4. Es ist geradezu selbstverständlich, dass bei einem ständig bewohnten Objekt sowohl bei einem – wie hier erfolgten – Einbruch als auch bei der vom Kläger behaupteten Brandstiftung die Täter (frühzeitig) entdeckt und ein Brand möglicherweise früher bekämpft werden kann. Der Kausalitätsgegenbeweis nach § 21 VersVG, dass der falsch angezeigte, gegebenenfalls erhebliche Gefahrenumstand auf den Eintritt des Versicherungsfalls und dem Umfang der Leistung des Versicherers keinen Einfluss hat, kann unter solchen Umständen nicht gelingen.

G. Ergebnis

1. Das Erstgericht wird bei seiner neuerlichen Entscheidung die Tatsachengrundlage in Sinn des Punktes D.3. klarzustellen haben. Ob dafür eine neuerliche Verhandlung erforderlich ist, bleibt dem Ermessen des Erstgerichts überlassen.
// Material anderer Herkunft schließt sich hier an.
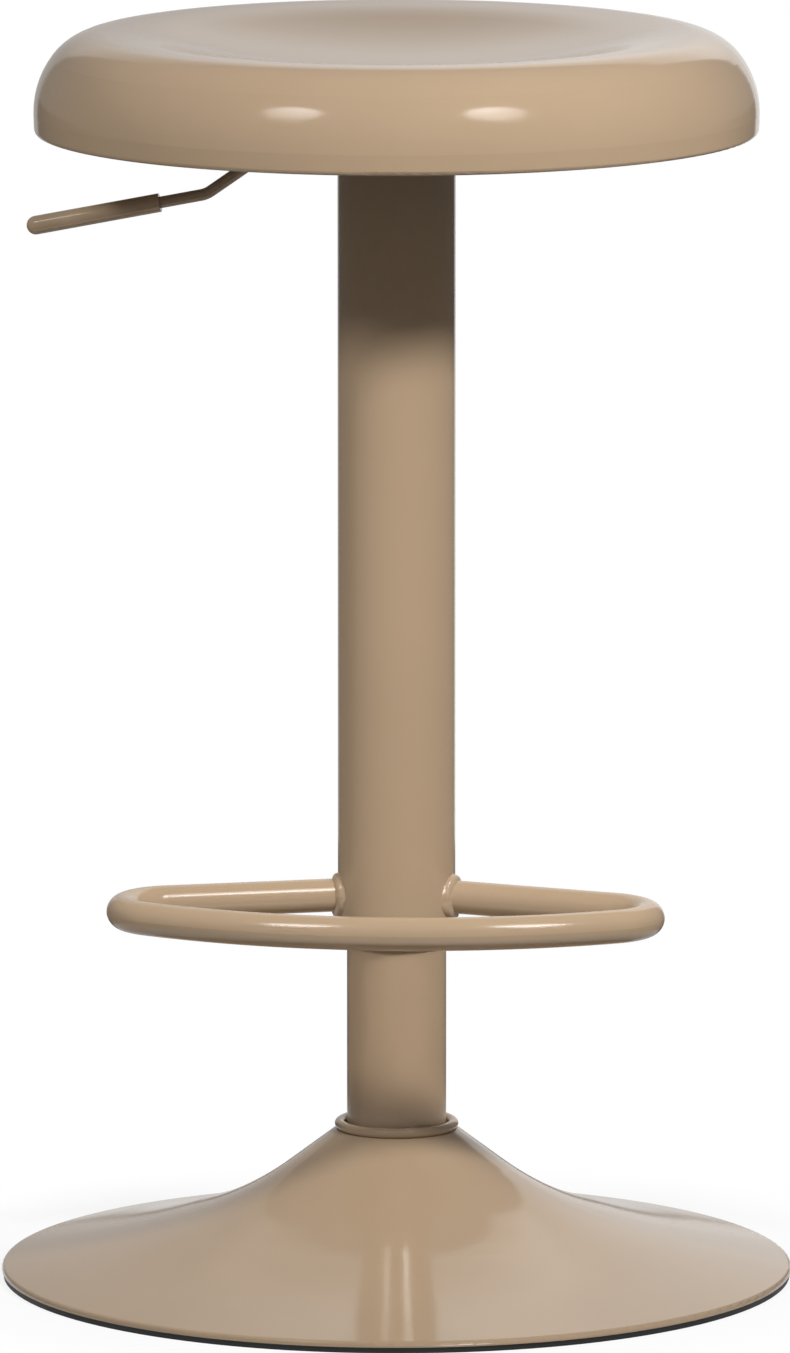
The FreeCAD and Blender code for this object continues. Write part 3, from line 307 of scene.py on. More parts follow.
# %% Paper sweep
SWEEP_RADIUS = 1.3
SWEEP_TOP = 1.6
SWEEP_RIGHT_LOW, SWEEP_RIGHT_HIGH = 156, 147   # azimuths from the camera's: its leaning right
SWEEP_LEFT = 207                               # edge at the bottom and top, and its left edge
SWEEP_GLOW = 1.22                              # at its brightest
SWEEP_FOOT, SWEEP_HEAD, SWEEP_SIDE = 0.76, 0.68, 0.50   # shares left at the foot, head and left
FOOT_HEIGHT, FULL_HEIGHT = 0.80, 1.05          # the foot's share goes up to the first height,
                                               # and the full glow is at the second
SIDE_START, SIDE_END = 0.3, -0.6               # the x between which it falls off to the left
SWEEP_ROWS, SWEEP_COLUMNS = 5, 61


def sweep_grid():
    """Points on part of an upright cylinder: height goes up the rows, azimuth along them.

    In each row the azimuth goes evenly from the right edge, which leans, to the left one.
    """
    up, across = np.meshgrid(np.linspace(0, 1, SWEEP_ROWS), np.linspace(0, 1, SWEEP_COLUMNS),
                             indexing="ij")
    right = SWEEP_RIGHT_LOW + (SWEEP_RIGHT_HIGH - SWEEP_RIGHT_LOW) * up
    turn = np.radians(CAMERA_AZIMUTH + right + (SWEEP_LEFT - right) * across)
    return np.stack([SWEEP_RADIUS * np.sin(turn), -SWEEP_RADIUS * np.cos(turn), SWEEP_TOP * up],
                    axis=-1)


def sweep_material():
    """A glow that is fullest above the seat, times the shares left below, above and leftwards."""
    material, g = new_graph("paper_sweep")
    sideways = g.node("ShaderNodeSeparateXYZ", None, {0: g.object_place()}, out="X")
    height = sideways.other("Z")
    foot = 1 - (1 - SWEEP_FOOT) * g.ramp(height, FULL_HEIGHT, FOOT_HEIGHT)
    head = 1 - (1 - SWEEP_HEAD) * g.ramp(height, FULL_HEIGHT, SWEEP_TOP)
    side = 1 - (1 - SWEEP_SIDE) * g.ramp(sideways, SIDE_START, SIDE_END)
    glow = g.node("ShaderNodeEmission", None, {"Color": SWEEP_GLOW * foot * head * side})
    g.node("ShaderNodeOutputMaterial", None, {"Surface": glow})
    return material


corner = np.arange(SWEEP_ROWS * SWEEP_COLUMNS).reshape(SWEEP_ROWS, SWEEP_COLUMNS)
sweep_quads = np.stack([corner[:-1, :-1], corner[:-1, 1:], corner[1:, 1:], corner[1:, :-1]],
                       axis=-1)
sweep_mesh = bpy.data.meshes.new("sweep")
sweep_mesh.from_pydata(sweep_grid().reshape(-1, 3), [], sweep_quads.reshape(-1, 4).tolist())
sweep_mesh.materials.append(sweep_material())
sweep = link("sweep", sweep_mesh)
sweep.visible_camera = sweep.visible_diffuse = sweep.visible_shadow = False
print("paper sweep:", len(sweep_mesh.polygons), "faces")

# %% [markdown]
# ## Lamps
# Two softboxes stand close in front, a strong one on the right and a weaker one on the left.
# Being close, they look down more steeply on the footrest than on the seat, and so the shadows
# of the two fall as they do. A lamp could both throw the shadows and show in the gloss, but
# here each does only one of them. The shadow's edge on the sleeve and the oval highlights on
# the seat's roll can then be set apart. A level of 1 is a bare lamp that lights a white card
# at the origin, turned to face it, to full white. A narrower spread throws the same light into
# a tighter cone, which keeps the panels out of the dish when it is seen from behind. A low
# lamp at the back keeps that side from going dark and adds nothing in front.

# %% Softboxes
LAMP_AIM = Vector((0, 0, 0.16))


def softbox(name, azimuth, away, height, size, level, lights, spread=180):
    """An oval area lamp, `away` metres from the column and aimed a little above the base.

    Azimuth is from the camera's side and size is (across, tall) in metres. What it lights is
    "matte" or "gloss".
    """
    lamp = link(name, bpy.data.lights.new(name, "AREA"))
    lamp.data.shape = "ELLIPSE"
    lamp.data.size, lamp.data.size_y = size
    lamp.data.spread = math.radians(spread)
    place = beside_column(CAMERA_AZIMUTH + azimuth, away, height)
    lamp.data.energy = level * math.pi ** 2 * place.length_squared
    look_at(lamp, place, LAMP_AIM)
    lamp.visible_camera = False
    lamp.visible_diffuse = lights == "matte"
    lamp.visible_glossy = lamp.visible_transmission = lights == "gloss"
    print(f"{name}: {lamp.data.energy:.1f} W at", [round(x, 2) for x in place])
    return lamp


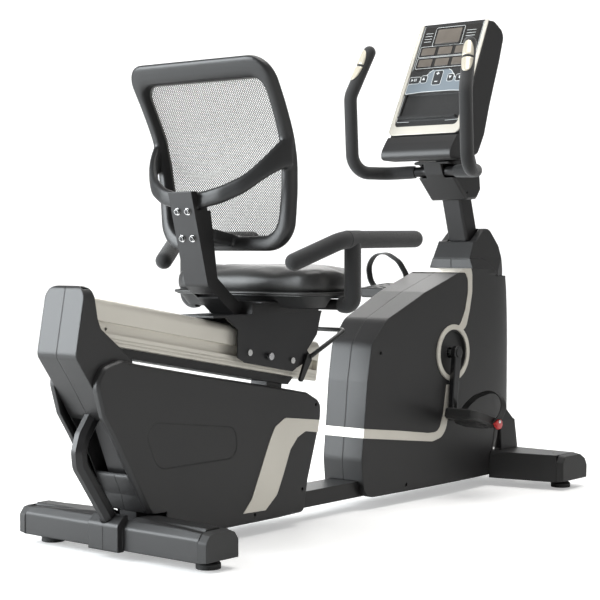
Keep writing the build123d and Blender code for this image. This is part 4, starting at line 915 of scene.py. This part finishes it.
# loose end, offsets from where it hangs: x, outward, z
TAIL_LINE = [(-1, 4, -14), (-6, 4, -36), (-14, 2.5, -70)]
PEDAL_OUTER = 212


def pedal_strap(sign, side):
    body = f"pedal_{side}_body"
    axle_x = CRANK_X + sign * CRANK_RADIUS * math.sin(CRANK_LEAN)
    axle_z = CRANK_Z + sign * CRANK_RADIUS * math.cos(CRANK_LEAN)
    cos_tilt, sin_tilt = math.cos(PEDAL_TILT[sign]), math.sin(PEDAL_TILT[sign])

    def at(dx, out, dz):
        """Point on the tilted pedal, measured from its axle."""
        x = axle_x + dx * cos_tilt + dz * sin_tilt
        return mm(x, sign * out, axle_z - dx * sin_tilt + dz * cos_tilt)

    path = fillet_path([at(STRAP_FORWARD, y, z) for y, z in STRAP_LINE[sign]], 0.045, 0.003)
    wide = (at(1, 150, 0) - at(0, 150, 0)).normalized()
    parts = [strip("band", path, 0.025, 0.0032, wide)]
    for offset in STRAP_RIBS:
        rib_path = [p + wide * (offset * MM) for p in path]
        parts.append(strip("rib", rib_path, 0.0016, 0.0046, wide))
    loop = [at(STRAP_FORWARD, y, z) for y, z in STRAP_LOOP]
    parts.append(strip("loop", loop, 0.027, 0.004, wide))
    strap = join(f"pedal_strap_band_{side}", parts)
    fit(strap, "strap_rubber", body, f"pedal_strap_{side}")

    # loose end hangs from the adjuster and narrows downwards
    top = at(26, PEDAL_OUTER + 0.5, -8)
    fall = fillet_path([top] + [top + mm(x, sign * y, z) for x, y, z in TAIL_LINE], 0.02, 0.003)
    widths = [0.018 - 0.006 * i / (len(fall) - 1) for i in range(len(fall))]
    tail = strip(f"pedal_strap_tail_{side}", fall, widths, 0.003, Vector((1, 0, 0.1)))
    fit(tail, "strap_rubber", body)

    def on_adjuster(u, v, w):
        return at(31 + u, PEDAL_OUTER + w, -8 + v)

    def on_screw(u, v, w):
        return at(26 + u, PEDAL_OUTER + w, -2 + v)

    rivet_centre = fall[-1] + mm(0.5, 0, 6)

    def on_tail(u, v, w):
        return rivet_centre + mm(u, sign * w, v)

    knob = plate(
        f"strap_adjuster_{side}", disc(14, 64, ripple=0.04), on_adjuster, 0.5, 14.0, bevel=3.0)
    fit(knob, "red_button", body)
    screw = plate("screw", disc(5.0, 28), on_screw, 13.5, 16.2, bevel=1.2)
    rivet = plate("rivet", disc(3.6, 20), on_tail, 0.8, 3.4, bevel=0.9)
    fit(join(f"strap_rivets_{side}", [screw, rivet]), "bolt_steel", body)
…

Sollte sich ergeben, dass der Frage nach dem Bewohnen/Leerstehen des versicherten Objekts im dargestellten Sinn Erheblichkeit zukam oder dies zumindest nicht auszuschließen ist, dann sind die Klagebegehren abzuweisen; andernfalls ist dem Leistungsbegehren stattzugeben, weil in der Revision keine weiteren Gründe für eine Klageabweisung geltend gemacht werden und somit alle Rechtsfragen abschließend beurteilt sind.

2. Der Kostenvorbehalt beruht auf § 52 ZPO.